Below is the yaml source definition for the second VirtualMachine. Save the provided content into a file named fedora-l2-secondary2.vm.yaml. Note that the only changes from the first VM are the name, IP address and root volume name.

apiVersion: kubevirt.io/v1
kind: VirtualMachine
metadata:
  name: fedora-l2-secondary2
  labels:
    app: fedora-l2-secondary2
spec:
  dataVolumeTemplates:
  - metadata:
      name: fedora-l2-secondary2-root
    spec:
      sourceRef:
        kind: DataSource
        name: fedora
        namespace: openshift-virtualization-os-images
      storage:
        resources:
          requests:
            storage: 30Gi
  instancetype:
    name: u1.large
  preference:
    name: fedora
  runStrategy: Always
  template:
    metadata:
      labels:
        app: fedora-l2-secondary2
    spec:
      domain:
        devices:
          interfaces:
          - name: default
            masquerade: {}
          - name: secondary
            bridge: {}
        resources: {}
      terminationGracePeriodSeconds: 180
      networks:
      - name: default
        pod: {}
      - name: secondary
        multus:
          networkName: l2-network
      volumes:
      - name: fedora-l2-secondary2-root
        dataVolume:
          name: fedora-l2-secondary2-root
      - name: cloudinitdisk
        cloudInitNoCloud:
          userData: |
            #cloud-config
            user: fedora
            password: fedora
            chpasswd:
              expire: False
          networkData: |
            version: 2
            ethernets:
              enp2s0:
                addresses:
                - 192.168.20.20/24

Apply the VirtualMachine to the current namespace on the OpenShift cluster:

oc apply -f fedora-l2-secondary2.vm.yaml

Check that the second VM named fedora-l2-secondary2 is up and running in the example-l2-secondary namespace. Both VirtualMachines should be running prior to testing:

oc get vm fedora-l2-secondary2 -n example-l2-secondary

Testing the Secondary Network

Since the secondary network is layer2 only, and exists purely as a virtual network within the cluster and namespace, we must test connectivity from one VM to another.

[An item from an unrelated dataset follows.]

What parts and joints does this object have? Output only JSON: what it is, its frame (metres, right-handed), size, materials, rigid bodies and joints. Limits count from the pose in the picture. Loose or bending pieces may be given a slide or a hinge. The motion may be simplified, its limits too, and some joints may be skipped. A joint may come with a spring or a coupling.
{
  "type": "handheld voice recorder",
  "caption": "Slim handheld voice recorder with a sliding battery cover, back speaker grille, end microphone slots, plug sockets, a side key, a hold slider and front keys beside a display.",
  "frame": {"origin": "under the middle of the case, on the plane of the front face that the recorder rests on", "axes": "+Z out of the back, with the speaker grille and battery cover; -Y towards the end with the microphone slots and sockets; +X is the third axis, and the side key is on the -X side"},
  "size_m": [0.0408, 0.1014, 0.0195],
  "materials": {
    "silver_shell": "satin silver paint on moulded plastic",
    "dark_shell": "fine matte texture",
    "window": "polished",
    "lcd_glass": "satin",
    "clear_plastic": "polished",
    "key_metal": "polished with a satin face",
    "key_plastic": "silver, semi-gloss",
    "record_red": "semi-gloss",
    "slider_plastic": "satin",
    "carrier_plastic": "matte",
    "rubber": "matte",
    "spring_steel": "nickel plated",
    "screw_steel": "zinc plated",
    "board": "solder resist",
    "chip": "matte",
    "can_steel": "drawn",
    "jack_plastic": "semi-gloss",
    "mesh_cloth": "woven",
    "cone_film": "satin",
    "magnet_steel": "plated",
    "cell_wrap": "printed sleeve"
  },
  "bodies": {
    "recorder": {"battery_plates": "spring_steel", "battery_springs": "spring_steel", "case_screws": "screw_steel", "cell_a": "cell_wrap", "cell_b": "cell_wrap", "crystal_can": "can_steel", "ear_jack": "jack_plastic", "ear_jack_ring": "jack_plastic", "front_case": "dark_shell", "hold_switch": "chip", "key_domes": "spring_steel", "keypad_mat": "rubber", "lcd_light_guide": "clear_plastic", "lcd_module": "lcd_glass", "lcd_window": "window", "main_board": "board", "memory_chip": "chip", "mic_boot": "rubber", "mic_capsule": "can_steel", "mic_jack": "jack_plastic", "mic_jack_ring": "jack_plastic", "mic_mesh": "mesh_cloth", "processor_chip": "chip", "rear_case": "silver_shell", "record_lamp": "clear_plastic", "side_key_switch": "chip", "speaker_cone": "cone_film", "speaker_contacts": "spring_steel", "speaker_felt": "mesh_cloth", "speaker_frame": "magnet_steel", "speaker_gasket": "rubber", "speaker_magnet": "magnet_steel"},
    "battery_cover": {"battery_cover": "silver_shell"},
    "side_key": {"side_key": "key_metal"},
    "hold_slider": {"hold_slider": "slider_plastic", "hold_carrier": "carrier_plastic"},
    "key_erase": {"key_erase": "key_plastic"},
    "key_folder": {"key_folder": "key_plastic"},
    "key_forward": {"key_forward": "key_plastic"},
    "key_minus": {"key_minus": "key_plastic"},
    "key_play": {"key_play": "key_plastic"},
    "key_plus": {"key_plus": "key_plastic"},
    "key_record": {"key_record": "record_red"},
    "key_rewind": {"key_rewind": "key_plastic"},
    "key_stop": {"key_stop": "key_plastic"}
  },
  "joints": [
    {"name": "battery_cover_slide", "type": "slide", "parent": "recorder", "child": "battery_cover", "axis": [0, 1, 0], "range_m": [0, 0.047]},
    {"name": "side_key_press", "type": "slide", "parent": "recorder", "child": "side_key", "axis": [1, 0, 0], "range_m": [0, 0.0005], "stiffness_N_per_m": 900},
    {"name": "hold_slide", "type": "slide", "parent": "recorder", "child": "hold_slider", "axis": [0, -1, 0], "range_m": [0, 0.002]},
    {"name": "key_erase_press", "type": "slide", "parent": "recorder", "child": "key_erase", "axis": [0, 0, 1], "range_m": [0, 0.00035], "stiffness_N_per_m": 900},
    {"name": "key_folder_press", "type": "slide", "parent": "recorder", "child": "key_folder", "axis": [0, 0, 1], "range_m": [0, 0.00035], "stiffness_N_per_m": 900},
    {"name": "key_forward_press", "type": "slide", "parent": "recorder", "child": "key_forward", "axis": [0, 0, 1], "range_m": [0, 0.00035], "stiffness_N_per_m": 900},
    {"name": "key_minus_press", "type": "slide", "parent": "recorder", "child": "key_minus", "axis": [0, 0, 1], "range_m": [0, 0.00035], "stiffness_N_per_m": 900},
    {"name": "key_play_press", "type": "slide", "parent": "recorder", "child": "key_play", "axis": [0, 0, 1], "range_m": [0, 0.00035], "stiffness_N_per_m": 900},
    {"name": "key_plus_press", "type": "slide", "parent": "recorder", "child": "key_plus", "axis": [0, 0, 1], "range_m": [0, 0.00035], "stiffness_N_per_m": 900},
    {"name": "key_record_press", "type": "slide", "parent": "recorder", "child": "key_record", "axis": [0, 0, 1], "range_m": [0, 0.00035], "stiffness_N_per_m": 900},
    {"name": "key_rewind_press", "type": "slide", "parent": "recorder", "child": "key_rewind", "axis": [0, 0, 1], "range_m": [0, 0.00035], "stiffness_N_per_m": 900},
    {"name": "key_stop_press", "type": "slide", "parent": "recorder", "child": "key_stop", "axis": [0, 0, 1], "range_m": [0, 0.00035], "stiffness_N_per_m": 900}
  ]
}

The following resources must exist in the example-l2-secondary namespace before you can proceed with testing:

NetworkAttachmentDefinition: l2-network
VirtualMachine: fedora-l2-secondary (secondary NIC IP address: 192.168.20.10)
VirtualMachine: fedora-l2-secondary2 (secondary NIC IP address: 192.168.20.20)

The simplest way to test is by connecting to the console on one VM (or optionally, both VMs) and pinging the other.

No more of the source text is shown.